## Given information
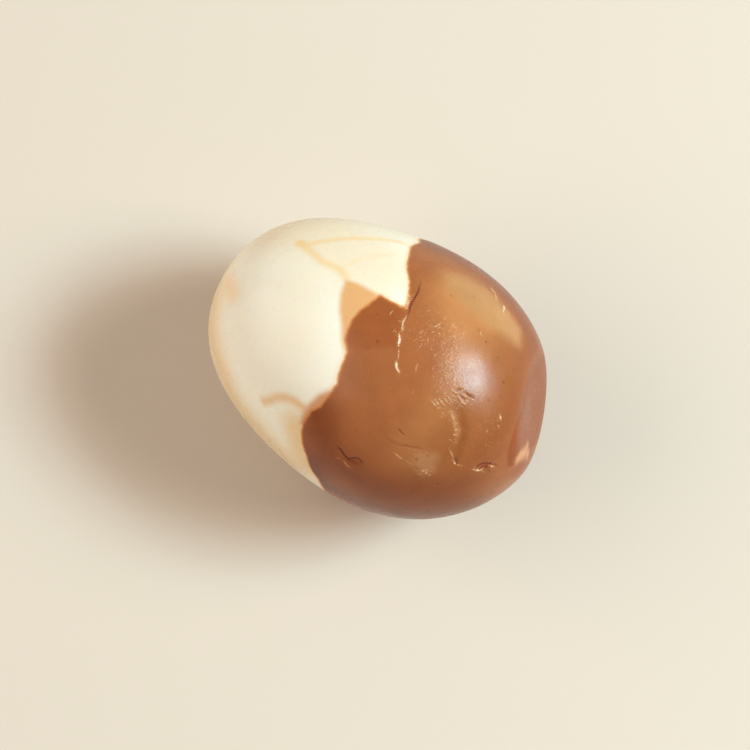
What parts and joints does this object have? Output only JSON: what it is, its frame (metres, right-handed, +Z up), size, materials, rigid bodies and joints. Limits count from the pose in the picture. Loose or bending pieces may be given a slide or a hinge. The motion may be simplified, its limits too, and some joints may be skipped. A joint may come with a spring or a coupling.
{
  "type": "tea egg",
  "caption": "Peeled boiled hen's egg stained brown by tea over its blunt end and cream at its pointed end, lying on its side.",
  "frame": {"origin": "centre of the small flat that the egg rests on, in the plane of the table", "axes": "+X along the egg towards its blunt end, +Y sideways towards the air cell's flat, +Z up from the table"},
  "size_m": [0.0565, 0.0422, 0.0417],
  "materials": {
    "stained_egg_white": "satin"
  },
  "bodies": {
    "root": {"egg": "stained_egg_white"}
  },
  "joints": []
}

## Goal
Extract the listing in its entirety and repeat it exactly.

## Output of the task
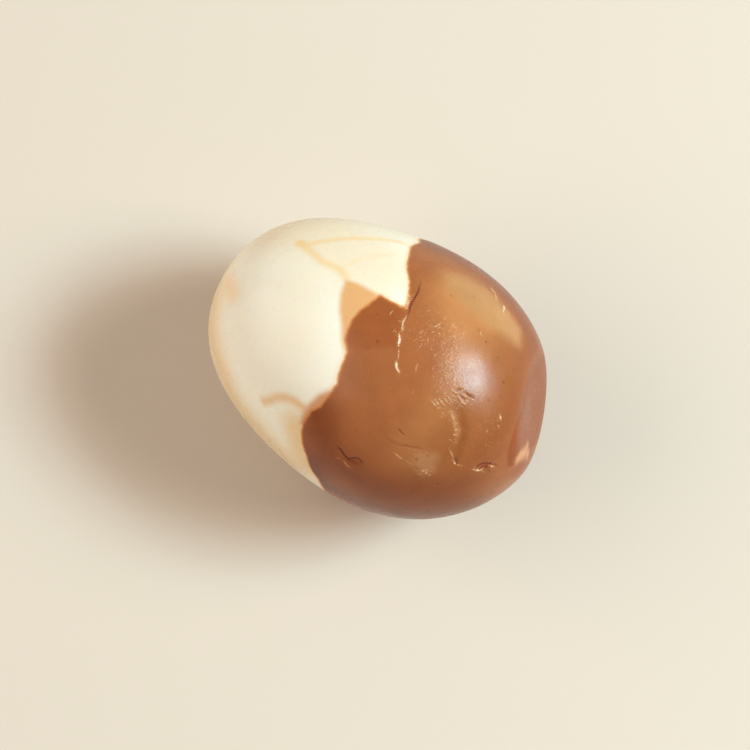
What parts and joints does this object have? Output only JSON: what it is, its frame (metres, right-handed, +Z up), size, materials, rigid bodies and joints. Limits count from the pose in the picture. Loose or bending pieces may be given a slide or a hinge. The motion may be simplified, its limits too, and some joints may be skipped. A joint may come with a spring or a coupling.
{
  "type": "tea egg",
  "caption": "Peeled boiled hen's egg stained brown by tea over its blunt end and cream at its pointed end, lying on its side.",
  "frame": {"origin": "centre of the small flat that the egg rests on, in the plane of the table", "axes": "+X along the egg towards its blunt end, +Y sideways towards the air cell's flat, +Z up from the table"},
  "size_m": [0.0565, 0.0422, 0.0417],
  "materials": {
    "stained_egg_white": "satin"
  },
  "bodies": {
    "root": {"egg": "stained_egg_white"}
  },
  "joints": []
}